Julgar improcedentes os presentes embargos de executado e, em consequência, determino o prosseguimento da execução apensa contra os ora embargantes.
Inconformado com tal decisão, apela o Requerente, e, pugnando pela respectiva revogação, formula nas suas alegações as conclusões que adiante se referirão.

Os Embargantes interpuseram ainda recurso de apelação do despacho saneador, sendo que, das respectivas alegações desses recursos extraíram, em suma, as conclusões que também a seguir se referem:

Primeira - Os factos alegados na petição de embargos, relativos ao “aceite de favor” das letras referidas no contrato de abertura de crédito a médio prazo; e à “inexistência de qualquer empréstimo subjacente à emissão da livrança”, não foram impugnados pela exequente/embargada; e foram confirmados pelos depoimentos e declarações de parte acima transcritos.
Segunda: - Os factos alegados nos art.ºs 16.º a 24.º da petição de embargos, relativos ao processo de execução instaurado pelo Banco A, S.A., e seus incidentes - processo de execução n.º 494/1998 do 3.º Juízo Cível de Guimarães - foram confessados pela exequente/embargada, nos art.ºs 12.º, 13.º, 14.º e 15.º da sua contestação, e foram provados pelos documentos juntos com a petição de embargos, e pela certidão judicial junta aos autos no dia 02 de Dezembro de 2016.

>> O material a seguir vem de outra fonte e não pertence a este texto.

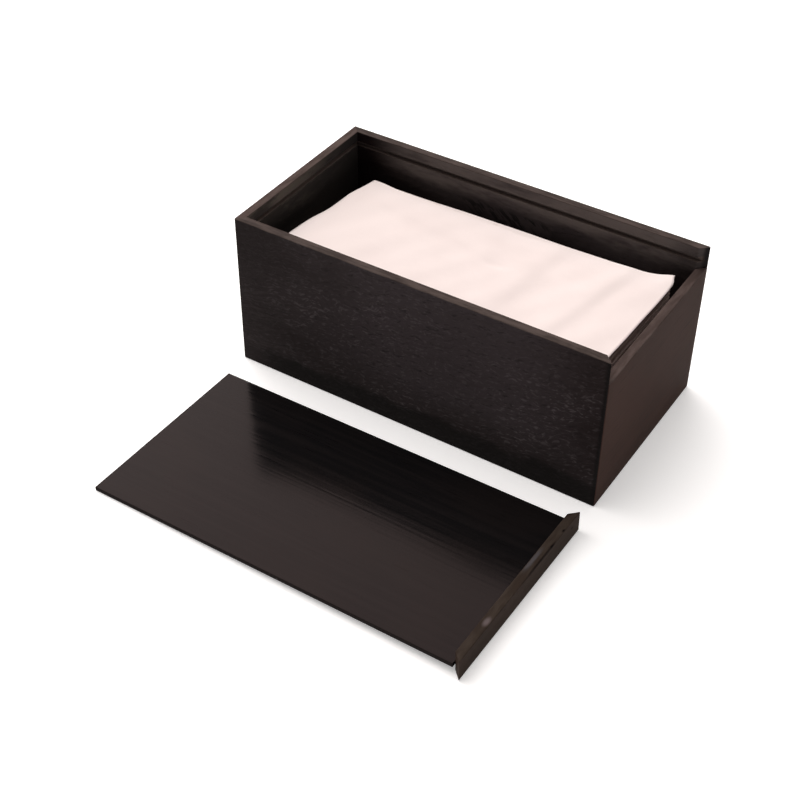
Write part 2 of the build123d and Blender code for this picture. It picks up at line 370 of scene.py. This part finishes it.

Terceira: - Os factos alegados nos art.ºs 1.º a 33.º da oposição à execução não foram impugnados e devem considerar-se admitidos por acordo, nos termos do disposto no n.º 2 do art.º 574.º do Código de Processo Civil, Quarta: - Foram, assim, provados todos e cada um dos factos alegados pelos embargantes/executados, integrados no objecto do litígio e nos temas da prova.
Quinta: - O Tribunal “ quo” não conheceu nem se pronunciou sobre os factos alegados nos art.º s 2.º, 3.º, 4.º e 16.º a 33.º da petição de embargos, e integrados no objecto do litígio, nem sobre os documentos que os comprovam, e por isso, a sentença recorrida está ferida de nulidade, nos termos do disposto nas alíneas b) e d) do n.º 1 do art.º 615.º do CPC.
*****
Sexta: - Nos termos do disposto na alínea c) do n.º 1 do art.º 703.º do CPC, os escritos de livrança podem ser dados à execução:
- como títulos de crédito cambiários, dentro do prazo de prescrição do art.º 70.º da LULL;
OU
- como títulos executivos enquadrados no âmbito dos documentos particulares.
Sétima: - Cabe, ao beneficiário e ou ao portador legítimo do escrito de livrança, fixar a sua função executiva e decidir se a deve dar à execução, como título de crédito cambiário, ou como quirógrafo.
Oitava: - O Banco A, S.A., tomador da livrança dos autos, deu-a à execução, no dia 04-06-1998, contra os ora Executados/Embargantes, para cobrança da respectiva obrigação cambiária - Processo n.º 494/ 1998 do 3.º Juízo Cível da Comarca de Guimarães - e fixou, assim, definitivamente, a natureza jurídica do escrito de livrança dos autos, como título cambiário executivo.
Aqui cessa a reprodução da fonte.